Data Cleaning
Created | |
---|---|
Tags |
Glob
To deal with files we use glob. this uses wildcards and path directories to acces files.
import glob
file_list = glob.glob("file[0-9].txt")
#file_list contains all the names of the files which are of the described pattern
Combining data from files
li = []
for filename in all_files:
df = pd.read_csv(filename, index_col=None, header=0)
li.append(df)
frame = pd.concat(li, axis=0, ignore_index=True)
Melt in pandas
This is used for re-shaping data stored in panda dataframes from wide format to long format (less columns more rows)
df = df.melt(id_vars=None, value_vars=None,
var_name=None, value_name='value', col_level=None)
- frame : The dataframe
- id_vars : the columns which are to remained as columns(parameters)
- value_vars : the rest are converted into just values, anything not defined under id_vars is taken as value_vars
- var_name : name for the column with variables
- value_name : name for the columns with values
- col_level : incase the dataframe is multilevel (lists inside lists sort of)
Duplicates
To list out the duplicates columns we can use
df.duplicated()
To remove the duplicate rows
df.drop_duplicates(subset = None, keep = 'first', in-place = False)
- subset is the list of columns to be considered while finding the duplicates.

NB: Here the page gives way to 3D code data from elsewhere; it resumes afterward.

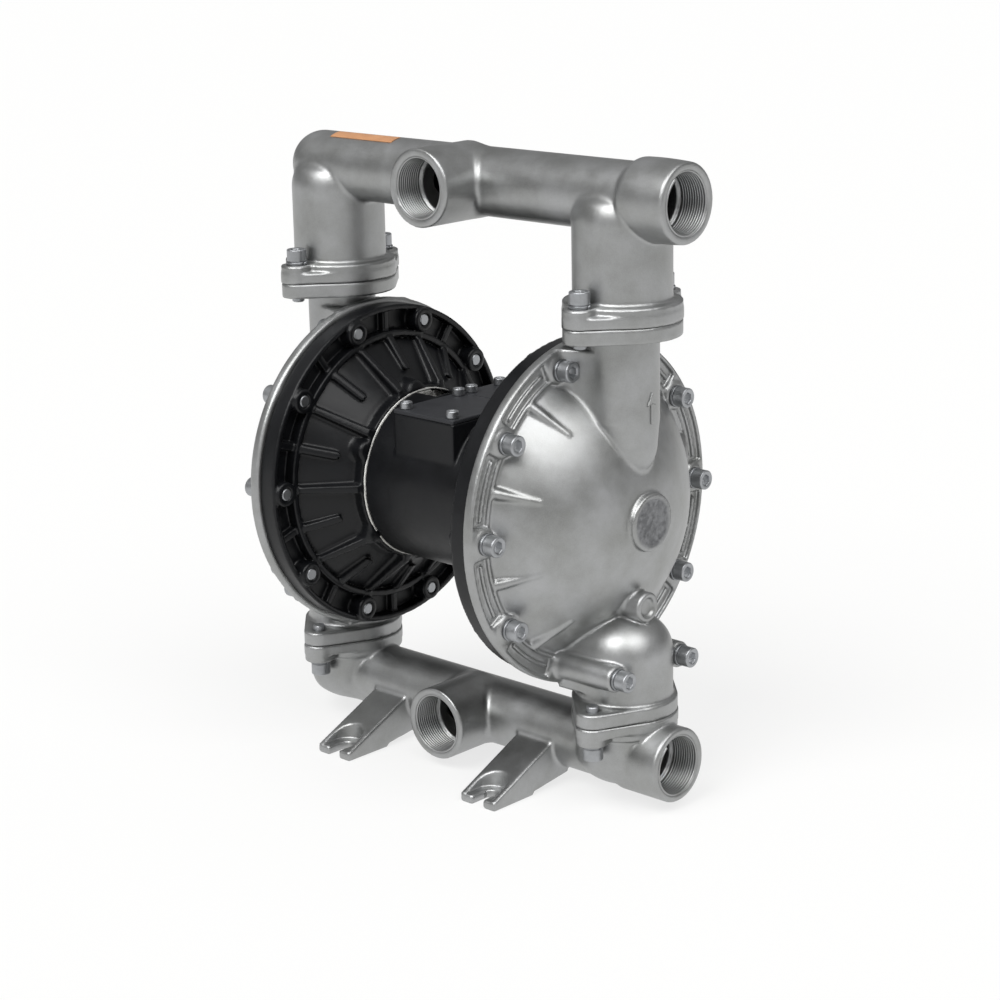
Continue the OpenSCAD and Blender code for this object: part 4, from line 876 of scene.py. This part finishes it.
FLOOR_HALF, WHITE_SHARE = 40000, 0.74
floor_finish = bpy.data.materials.new("pale_studio_floor")
floor_finish.use_nodes = True
tree = floor_finish.node_tree
tree.nodes["Principled BSDF"].inputs["Base Color"].default_value = linear("#e4e4e2")
tree.nodes["Principled BSDF"].inputs["Roughness"].default_value = 0.9
tree.nodes["Principled BSDF"].inputs["Specular IOR Level"].default_value = 0.1
# Seen directly or in a reflection, the floor is mixed with plain white, so that only the soft shadow shows on it
seen = add(tree, "ShaderNodeLightPath")
direct = add(tree, "ShaderNodeMath", links={0: seen.outputs["Is Camera Ray"], 1: seen.outputs["Is Glossy Ray"]},
             operation="MAXIMUM")
shown = add(tree, "ShaderNodeMath", links={0: direct.outputs[0], 1: seen.outputs["Is Transmission Ray"]},
            operation="MAXIMUM")
share = add(tree, "ShaderNodeMath", {1: WHITE_SHARE}, {0: shown.outputs[0]}, operation="MULTIPLY")
white = add(tree, "ShaderNodeEmission", {"Color": (1, 1, 1, 1), "Strength": 1.0})
mixed = add(tree, "ShaderNodeMixShader", links={0: share.outputs[0], 1: tree.nodes["Principled BSDF"].outputs[0],
                                                2: white.outputs[0]})
tree.links.new(mixed.outputs[0], tree.nodes["Material Output"].inputs["Surface"])
floor = mesh_object("studio_floor", [(m * FLOOR_HALF, n * FLOOR_HALF, 0) for m, n in
                                     ((-1, -1), (1, -1), (1, 1), (-1, 1))], [(0, 1, 2, 3)], smooth=False)
floor.data.materials.append(floor_finish)

world = bpy.data.worlds.new("soft_room")
bpy.context.scene.world = world
world.use_nodes = True
sky = world.node_tree
up = add(sky, "ShaderNodeTexCoord").outputs["Generated"]
height = add(sky, "ShaderNodeSeparateXYZ", links={0: up})
ramp = add(sky, "ShaderNodeMapRange", {"From Min": -0.2, "From Max": 1.0, "To Min": 0.2, "To Max": 0.42},
           {"Value": height.outputs["Z"]})
sky.links.new(ramp.outputs[0], sky.nodes["Background"].inputs["Strength"])
sky.nodes["Background"].inputs["Color"].default_value = (1, 1, 1, 1)


def sun(name, azimuth, elevation, energy, angle):
    """A large far lamp. Azimuth is measured like the camera's, from the front (-Y) towards +X."""
    lamp = bpy.data.lights.new(name, "SUN")
    lamp.energy = energy
    lamp.angle = math.radians(angle)
    obj = bpy.data.objects.new(name, lamp)
    a, e = math.radians(azimuth), math.radians(elevation)
    back = Vector((math.sin(a) * math.cos(e), -math.cos(a) * math.cos(e), math.sin(e)))
    obj.rotation_euler = back.to_track_quat("Z", "Y").to_euler()
    bpy.context.scene.collection.objects.link(obj)
    return obj


sun("key_softbox", 2, 49, 2.2, 36)
sun("side_softbox", 76, 52, 1.6, 44)

# The photograph's viewpoint, in degrees and millimetres
CAMERA_AZ, CAMERA_EL, CAMERA_ROLL = (math.radians(a) for a in (43.232, 15.521, -1.109))
CAMERA_DISTANCE, CAMERA_TARGET = 1956.783, Vector((23.386, 0.0, 218.981))
LENS, SENSOR = 87.545, 36.0
back = Vector((math.sin(CAMERA_AZ) * math.cos(CAMERA_EL), -math.cos(CAMERA_AZ) * math.cos(CAMERA_EL),
               math.sin(CAMERA_EL)))
level = Vector((math.cos(CAMERA_AZ), math.sin(CAMERA_AZ), 0))
upright = back.cross(level)
right_way = level * math.cos(CAMERA_ROLL) + upright * math.sin(CAMERA_ROLL)
up_way = upright * math.cos(CAMERA_ROLL) - level * math.sin(CAMERA_ROLL)
spot = (CAMERA_TARGET + back * CAMERA_DISTANCE) * MM
camera = bpy.data.objects.new("camera", bpy.data.cameras.new("camera"))
camera.data.lens, camera.data.sensor_width = LENS, SENSOR
camera.matrix_world = Matrix([(right_way[i], up_way[i], back[i], spot[i]) for i in range(3)] + [(0, 0, 0, 1)])
bpy.context.scene.collection.objects.link(camera)
bpy.context.scene.camera = camera
bpy.context.scene.view_settings.view_transform = "Standard"
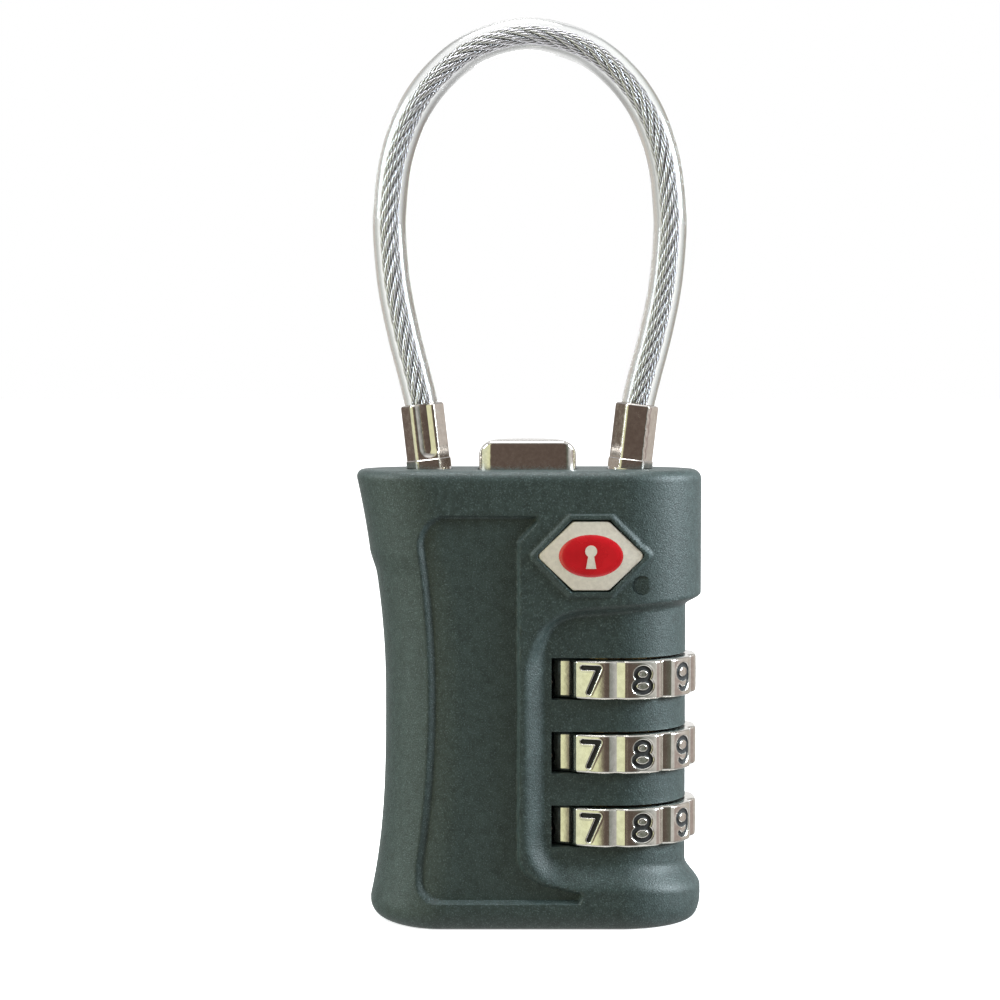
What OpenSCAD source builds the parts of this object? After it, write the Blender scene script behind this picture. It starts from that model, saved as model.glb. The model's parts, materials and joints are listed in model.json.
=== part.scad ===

- keep: can be 'last', 'first' or False.
- first : the first value is considered as unique the rest are duplicates, same idea with last
- False : all the values which repeat are duplicates. this is to keep the ones which only occur once.
Spliting columns
Suppose there is a column for dates, but you want the columns for each day, month and year. we need to split the column.
#df['date'] = '06082001' format
df['day'] = df.date.str[:2]
df['month'] = df.date.str[2:4]
df['day'] = df.date.str[4:]
Split by character
You want to split by '_' we can split them into pieces with '_' as separators and then each piece will be indiced as a list.
split_col = df.col_name.str.split('_')
#makes a pandas series with each element being list of the split values
df['val1'] = df.split_cold.str.get(0) #1st value is taken after the split
df['val2'] = df.split_col.str.get(1)
Types
To look at types of the columns
df.dtypes
String parsing
We want to replace "$1" with just 1
df.col = df['col'].replace('[\$,]', '', regex = True)
df.col = pd.to_numeric(df.col)
Now we have a column like "30 dollars" we can extract the number out of it by:
split_df = df['col'].str.split('(\d+)', expand=True)
Missing values
There are multiple ways to deal with the missing values, one of them being dropping the whole row when there is a missing value.
df = df.dropna()
#drops the rows with missing values
As any seen before if we want to do this only for some columns with nan values we pass subset parameter.
We can also fill the values with the mean or some other aggregate of the rest of the values
df = df.fillna(value = {"col" : df.col.mean(), "col2" : df.col2.mean()})